Two of the three were executed. But Yuzhin escaped a death sentence and spent five years in Russian prisons and labor camps.
He was freed in 1992 by President Boris Yeltsin as part of a general amnesty for political prisoners.
"For me, it was a shock because I didn't think I would survive," Yuzhin said.
Lonetree's story was also compelling. He was a lonely, 22-year-old Marine with a drinking problem when he met a lovely Russian woman, Violetta Sanni, working as a translator at the U.S. Embassy in Moscow.
It started innocently enough, Lonetree testified. A loner whose American Indian heritage set him apart from his fellow Marines, he spotted Sanni walking across a Moscow park and struck up a conversation.
There were long walks, and clandestine meetings on the city's subway. Soon Lonetree was hopelessly in love.
He knew he was violating Marine regulations against fraternizing with Russians, Lonetree testified, but he still didn't report his meetings with Sanni.
"I had a career in the Marines and I didn't want to see it go down in flames," he said.
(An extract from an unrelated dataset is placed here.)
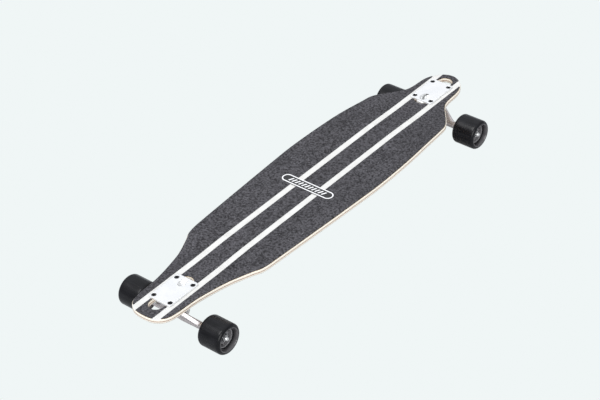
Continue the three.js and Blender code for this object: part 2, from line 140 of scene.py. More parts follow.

Sanni introduced him to "Uncle Sasha," who talked him into turning over the floor plans and personnel lists for the U.S. Embassy in Moscow,
"Did you bring me something?" Lonetree said Uncle Sasha would ask at each of their frequent meetings. "I did my damnedest not to," Lonetree said, "but, yes, I did bring him things."
Lonetree was strapped financially, and the Russians offered him money -- first $20, then as much as $500.
After Lonetree was transferred to guard the U.S. Embassy in Vienna, Austria, Sasha introduced him to "George," another KGB spymaster who began upping the ante. He asked Lonetree to plant listening devices in the embassy.
George also wanted a fist of embassy personnel with their individual "weaknesses," Lonetree said.
"I was horrified," he said. "The money, it didn't make any difference. By this time, I was more than knee-deep and there would have been severe consequences."
Lonetree confessed, was court martialed and sentenced to 30 years. He served a little more than nine.
He is the only Marine ever convicted of espionage. His testimony continues Monday.